Dava, taraflar arasında düzenlenen yapı denetim sözleşmesinin süresinden önce feshedilmesi nedeniyle uğranıldığı iddia olunan zararın tazmini istemine ilişkin olup, yukarıdaki özetten de anlaşılacağı üzere mahkemece davanın reddine karar verilmiştir.

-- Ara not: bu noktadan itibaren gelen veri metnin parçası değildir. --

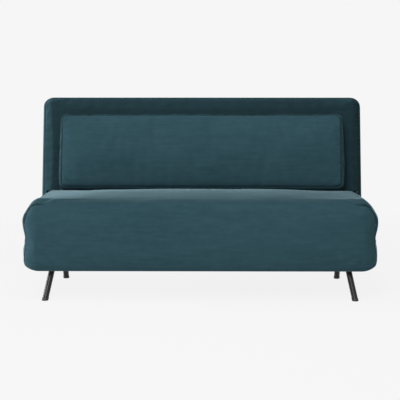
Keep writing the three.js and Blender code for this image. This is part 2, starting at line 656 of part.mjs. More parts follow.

Mahkemenin karar tarihi itibariyle yürürlükte bulunun 818 sayılı Borçlar Kanunu’nun 96. maddesi uyarınca, alacaklı hakkını kısmen veya tamamen istifade edemediği takdirde borçlu kendisine hiçbir kusurun isnat edilemeyeceğini ispat etmedikçe bundan … zararı tazmine mecburdur. Anılan yasa maddesi gereğince, yapı denetim sözleşmesini haksız feshettiği sabit olan davalı, davacının zararını tazminle mükelleftir. Bununla birlikte 818 sayılı Borçlar Kanunu’nun 325. maddesi “İş sahibi işi kabulde temerrüt ederse, işçi taahhüt ettiği işi yapmağa mecbur olmaksızın mukaveledeki ücreti istiyebilir. Şu kadar ki, işi yapmadığından dolayı tasarruf ettiği yahut diğer bir iş ile kazandığı ve kazanmaktan kasten feragat eylediği şeyi mahsup ettirmeğe mecburdur.” hükmünü haiz olup, BK’nın 98. maddesi delaletiyle BK’nın 44. maddesi gereğince de davacı taraf zararının artmasını önlemek için gerekli tüm önlemleri almalıdır. Adı geçen yasa maddeleri uyarınca, tazminat talep etme hakkı bulunan davacının aynı şartlardaki yapı denetim işini ne kadar sürede bulabileceği belirlenerek, bu süre içinde mahrum kaldığı ücrete hak kazandığının kabulü gerekir. Ancak bu husus hakimin özel bilgisiyle halledebileceği bir durum olmadığından mahkemece bu konuda bilirkişiler aracılığıyla inceleme yapılarak, bilirkişilerden ek rapor alınması sonucuna göre karar verilmesi gerekirken yazılı şekilde hüküm tesisi doğru görülmemiş; kararın bozulması gerekmiştir.
SONUÇ: Yukarıda açıklanan nedenlerle davacı vekilinin temyiz itirazlarının kabulüyle hükmün davacı yararına BOZULMASINA, ödediği temyiz peşin harcın isteği halinde temyiz edene iadesine, ….04.2013 tarihinde oybirliğiyle karar verildi.